FIRSTLY because I have so many fond memories of my first encounter with this type of book, the choose-your-own-adventure kind (I was around 9 or 10 years old, I think, playing another adventure game in book form, armed only with a pencil, paper, dice and a good deal of the adolescent's sense of wonder), which is a format I have had a hard time tracking down in libraries and bookshops, I must say, since it is a largely forgotten form of entertainment today, where computer games have taken over the market for stories and games that place you, the reader (or player) directly in the center of the story ("you are the hero", "you get to choose what to do", etc.), implying a multiplicity of paths or plot branches, now dispersing, now interlocking, and then finally resulting in a number of alternate endings.
SECONDLY because I find the time and place of the central theme and plot (drawing heavily, it must be admitted, on the film "The Great Ecape" from 1963 - even the secondary title refers directly to it) to be quite fascinating: A POW camp in Germany during the time of the Nazis.

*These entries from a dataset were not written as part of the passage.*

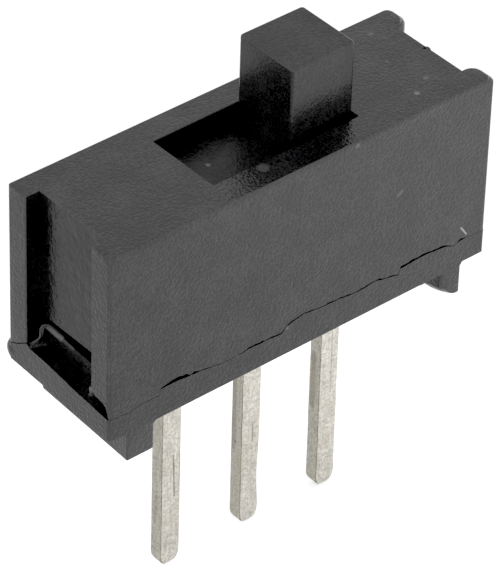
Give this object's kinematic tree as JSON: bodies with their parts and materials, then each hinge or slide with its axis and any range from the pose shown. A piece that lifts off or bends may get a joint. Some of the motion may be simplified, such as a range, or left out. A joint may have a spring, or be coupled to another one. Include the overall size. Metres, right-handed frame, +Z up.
{
  "type": "slide switch",
  "caption": "Small upright slide switch for a circuit board: a black moulded box with a square lever in a top slot and a row of flat pins below.",
  "frame": {"origin": "on the middle terminal, in the plane of the feet, which is the surface of the board", "axes": "+X along the slide towards the end where the lever stands, +Y across the switch, +Z up from the board along the lever"},
  "size_m": [0.0117, 0.0039, 0.014],
  "materials": {
    "housing": "satin",
    "base": "satin",
    "slider": "satin",
    "spring_bronze": "satin",
    "tinned_terminal": "satin"
  },
  "bodies": {
    "body": {"housing": "housing", "base": "base", "left_terminal": "tinned_terminal", "centre_terminal": "tinned_terminal", "right_terminal": "tinned_terminal"},
    "slide": {"slider": "slider", "contact_clip": "spring_bronze"}
  },
  "joints": [
    {"name": "lever_slide", "type": "slide", "parent": "body", "child": "slide", "axis": [1, 0, 0], "range_m": [-0.00235, 0]}
  ]
}
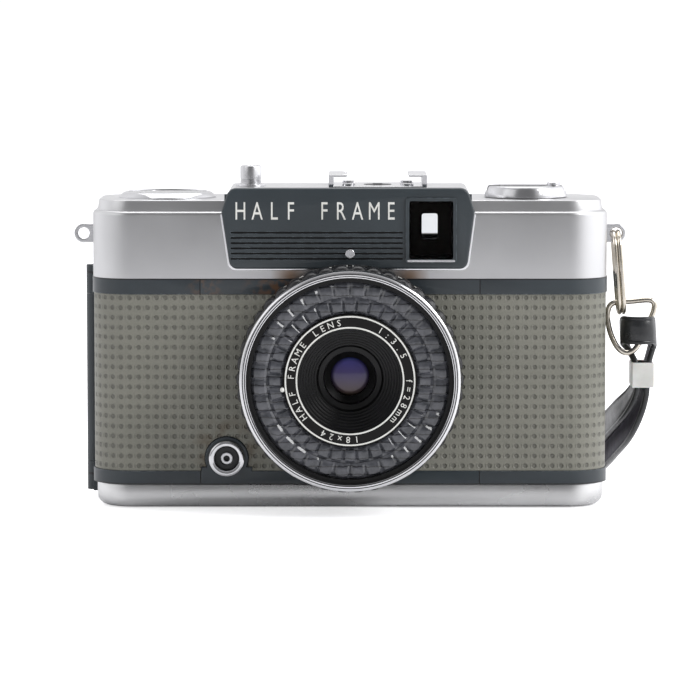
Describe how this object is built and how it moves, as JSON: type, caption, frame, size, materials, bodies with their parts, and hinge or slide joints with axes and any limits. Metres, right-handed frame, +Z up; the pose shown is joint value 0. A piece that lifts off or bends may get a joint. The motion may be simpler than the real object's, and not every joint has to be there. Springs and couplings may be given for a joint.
{
  "type": "half frame camera",
  "caption": "Small film camera with a light cell round its lens, a hinged back, thumb-wheel film advance, fold-out rewind crank, accessory shoe and wrist strap.",
  "frame": {"origin": "mouth of the tripod socket, in the plane of the base", "axes": "+Z up, -Y out of the lens, +X to the right as seen from the front"},
  "size_m": [0.1251, 0.1253, 0.072],
  "materials": {
    "satin_chrome": "satin",
    "bright_chrome": "polished",
    "base_metal": "satin",
    "steel": "brushed",
    "nickel": "polished",
    "slate_enamel": "satin",
    "black_enamel": "satin",
    "leatherette": "embossed",
    "strap_leather": "grained",
    "black_plastic": "matte",
    "white_plastic": "matte",
    "red_plastic": "gloss",
    "clear_glass": "polished",
    "clear_plastic": "moulded",
    "selenium": "dark metallic",
    "foam": "foam"
  },
  "bodies": {
    "camera_body": {"body_casting": "slate_enamel", "front_plate": "slate_enamel", "front_covering": "leatherette", "top_cover": "satin_chrome", "front_panel": "slate_enamel", "index_stud": "bright_chrome", "base_cover": "base_metal", "tripod_socket": "bright_chrome", "screws": "steel", "strap_lugs": "bright_chrome", "hinge_bracket": "slate_enamel", "hinge_pin": "steel", "light_seals": "foam", "hot_shoe": "satin_chrome", "shoe_contact": "black_plastic", "counter_bezel": "satin_chrome", "counter_window": "clear_plastic", "button_collar": "satin_chrome", "button_spring": "steel", "finder_housing": "black_plastic", "finder_lenses": "clear_glass", "eyepiece_frame": "black_plastic", "meter_movement": "black_plastic", "lens_barrel": "black_enamel", "front_rim": "bright_chrome", "selenium_cell": "selenium", "selenium_window": "clear_plastic", "lens_hood": "black_enamel", "name_ring": "black_enamel", "front_element": "clear_glass", "rear_elements": "clear_glass", "lens_cells": "black_enamel", "shutter_plates": "steel", "flash_socket": "bright_chrome", "split_ring": "nickel", "strap_ring": "nickel", "strap_keeper": "white_plastic", "wrist_strap": "strap_leather"},
    "shutter_button": {"shutter_button": "satin_chrome"},
    "advance_wheel": {"advance_wheel": "black_plastic"},
    "takeup_spool": {"takeup_spool": "black_plastic"},
    "sprocket": {"sprocket": "steel"},
    "counter_dial": {"counter_dial": "black_plastic"},
    "rewind_sleeve": {"rewind_sleeve": "steel"},
    "rewind_knob": {"rewind_knob": "satin_chrome"},
    "rewind_crank": {"rewind_crank": "satin_chrome"},
    "crank_grip": {"crank_grip": "satin_chrome"},
    "back_door": {"back_door": "slate_enamel", "door_covering": "leatherette", "pressure_plate": "black_enamel"},
    "door_latch": {"door_latch": "bright_chrome"},
    "rewind_release": {"rewind_release": "bright_chrome"},
    "aperture_ring": {"aperture_ring": "black_enamel"},
    "film_speed_ring": {"film_speed_ring": "black_enamel"},
    "shutter_blade_a": {"shutter_blade_a": "black_enamel"},
    "shutter_blade_b": {"shutter_blade_b": "black_enamel"},
    "aperture_blade_a": {"aperture_blade_a": "black_enamel"},
    "aperture_blade_b": {"aperture_blade_b": "black_enamel"},
    "meter_needle": {"meter_needle": "black_enamel"},
    "low_light_flag": {"low_light_flag": "red_plastic"}
  },
  "joints": [
    {"name": "button_press", "type": "slide", "parent": "camera_body", "child": "shutter_button", "axis": [0, 0, -1], "range_m": [0, 0.0018], "stiffness_N_per_m": 300, "springref_m": -0.0015, "deforming": ["button_spring"]},
    {"name": "film_advance", "type": "hinge", "parent": "camera_body", "child": "advance_wheel", "pos_m": [-0.0365, 0.00345, 0.0524], "axis": [0, 0, 1], "continuous": true},
    {"name": "spool_turn", "type": "hinge", "parent": "camera_body", "child": "takeup_spool", "pos_m": [-0.0365, 0.00345, 0.025], "axis": [0, 0, 1], "continuous": true},
    {"name": "sprocket_turn", "type": "hinge", "parent": "camera_body", "child": "sprocket", "pos_m": [-0.022, 0.00345, 0.025], "axis": [0, 0, 1], "continuous": true},
    {"name": "counter_turn", "type": "hinge", "parent": "camera_body", "child": "counter_dial", "pos_m": [-0.039, 0, 0.065], "axis": [0, 0, 1], "continuous": true},
    {"name": "rewind_lift", "type": "slide", "parent": "camera_body", "child": "rewind_sleeve", "axis": [0, 0, 1], "range_m": [0, 0.008]},
    {"name": "rewind_turn", "type": "hinge", "parent": "rewind_sleeve", "child": "rewind_knob", "pos_m": [0.0376, 0.0003, 0.066], "axis": [0, 0, 1], "continuous": true},
    {"name": "crank_fold", "type": "hinge", "parent": "rewind_knob", "child": "rewind_crank", "pos_m": [0.0321, 0.0003, 0.0671], "axis": [0, -1, 0], "range_deg": [0, 135]},
    {"name": "grip_turn", "type": "hinge", "parent": "rewind_crank", "child": "crank_grip", "pos_m": [0.0436, 0.0003, 0.0675], "axis": [0, 0, 1], "continuous": true},
    {"name": "door_open", "type": "hinge", "parent": "camera_body", "child": "back_door", "pos_m": [-0.0554, 0.0056, 0.026], "axis": [0, 0, 1], "range_deg": [0, 110]},
    {"name": "latch_slide", "type": "slide", "parent": "back_door", "child": "door_latch", "axis": [0, 0, 1], "range_m": [0, 0.0025], "stiffness_N_per_m": 150, "springref_m": -0.002},
    {"name": "release_press", "type": "slide", "parent": "camera_body", "child": "rewind_release", "axis": [0, 0, 1], "range_m": [0, 0.0009], "stiffness_N_per_m": 150, "springref_m": -0.001},
    {"name": "aperture_turn", "type": "hinge", "parent": "camera_body", "child": "aperture_ring", "pos_m": [0, -0.022, 0.0286], "axis": [0, -1, 0], "range_deg": [0, 160]},
    {"name": "film_speed_turn", "type": "hinge", "parent": "camera_body", "child": "film_speed_ring", "pos_m": [0, -0.017, 0.0286], "axis": [0, -1, 0], "range_deg": [-60, 60]},
    {"name": "shutter_a_swing", "type": "hinge", "parent": "camera_body", "child": "shutter_blade_a", "pos_m": [-0.009, -0.0154, 0.0226], "axis": [0, -1, 0], "range_deg": [0, 40], "stiffness_Nm_per_rad": 0.0002, "springref_deg": -28.65},
    {"name": "shutter_b_swing", "type": "hinge", "parent": "camera_body", "child": "shutter_blade_b", "pos_m": [0.009, -0.0157, 0.0226], "axis": [0, -1, 0], "range_deg": [-40, 0], "stiffness_Nm_per_rad": 0.0002, "springref_deg": 28.65},
    {"name": "aperture_a_slide", "type": "slide", "parent": "camera_body", "child": "aperture_blade_a", "axis": [1, 0, 0], "range_m": [0, 0.004]},
    {"name": "aperture_b_slide", "type": "slide", "parent": "camera_body", "child": "aperture_blade_b", "axis": [1, 0, 0], "range_m": [-0.004, 0]},
    {"name": "meter_swing", "type": "hinge", "parent": "camera_body", "child": "meter_needle", "pos_m": [-0.001, -0.003, 0.057], "axis": [0, 0, 1], "range_deg": [-30, 30]},
    {"name": "flag_rise", "type": "slide", "parent": "camera_body", "child": "low_light_flag", "axis": [0, 0, 1], "range_m": [0, 0.0065]}
  ],
  "couplings": [
    {"joint": "spool_turn", "follows": "film_advance", "ratio": 1},
    {"joint": "sprocket_turn", "follows": "film_advance", "ratio": -1.32},
    {"joint": "counter_turn", "follows": "film_advance", "ratio": 0.036667},
    {"joint": "shutter_b_swing", "follows": "shutter_a_swing", "ratio": -1},
    {"joint": "aperture_b_slide", "follows": "aperture_a_slide", "ratio": -1}
  ]
}
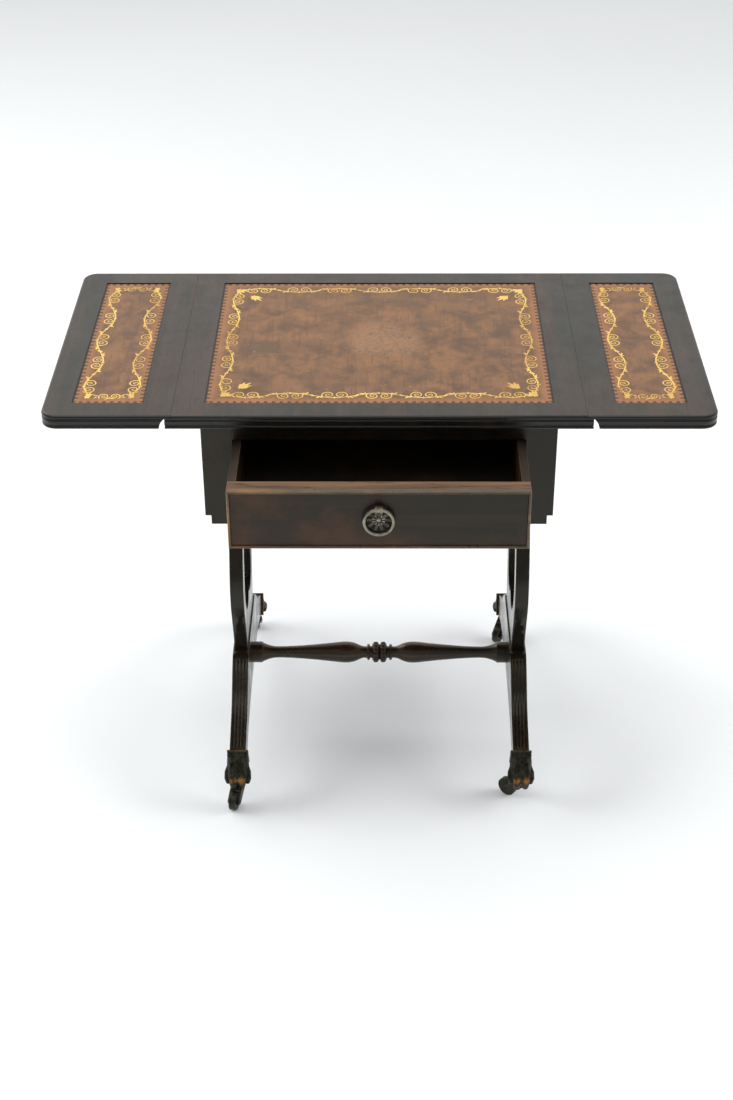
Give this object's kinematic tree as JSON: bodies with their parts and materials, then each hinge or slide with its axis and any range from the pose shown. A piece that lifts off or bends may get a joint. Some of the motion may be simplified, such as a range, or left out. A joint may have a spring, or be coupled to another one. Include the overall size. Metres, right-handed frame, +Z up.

So, was it fun to read? Yes. Yes, it certainly was. Why? Well, how can you not love the kind of stories which actually dare to say "you" - not "I", nor "he", nor "they", but "you", "YOU!", "you, the reader", "you, the protagonist" - a feat not parallelled in many other genres today. This direct address combined with the characteristic "freedom of choice" - cheap and banal though it may seem today - simply helps you feel (at least a little bit) that this really IS your own adventure, your own story, and your own - dare we say - destiny. And it IS fun to get to choose your own adventure, even though, of course, it is all just an elaborate illusion - an illusion only made possible by a fixed set of choices within a very limited framework. In the end, we are not talking about a "sand box" game here, to use modern terminology, certainly not, but then, how could we be? How would one manage to fit a "never-ending game" into the already fixed format of a printed book? The illusion of choice, on the other hand, so transparent to any adult or skilled reader - is it just a cheap trick, then, a gimmick? Perhaps. And is this, consequently, one of the reasons why this specific book genre, the (adventure) game book, so popular during the 80s, almost immeadiately faded from view and was regarded as virtually obsolete in the 90s? Maybe so. But maybe the simultaneous development of computer games are just as much to blame for this fate. And maybe we have forgotten just how much more fun it can be to play these games, when our own imagination (and not a 3D-graphics card) has to do most of the work for us.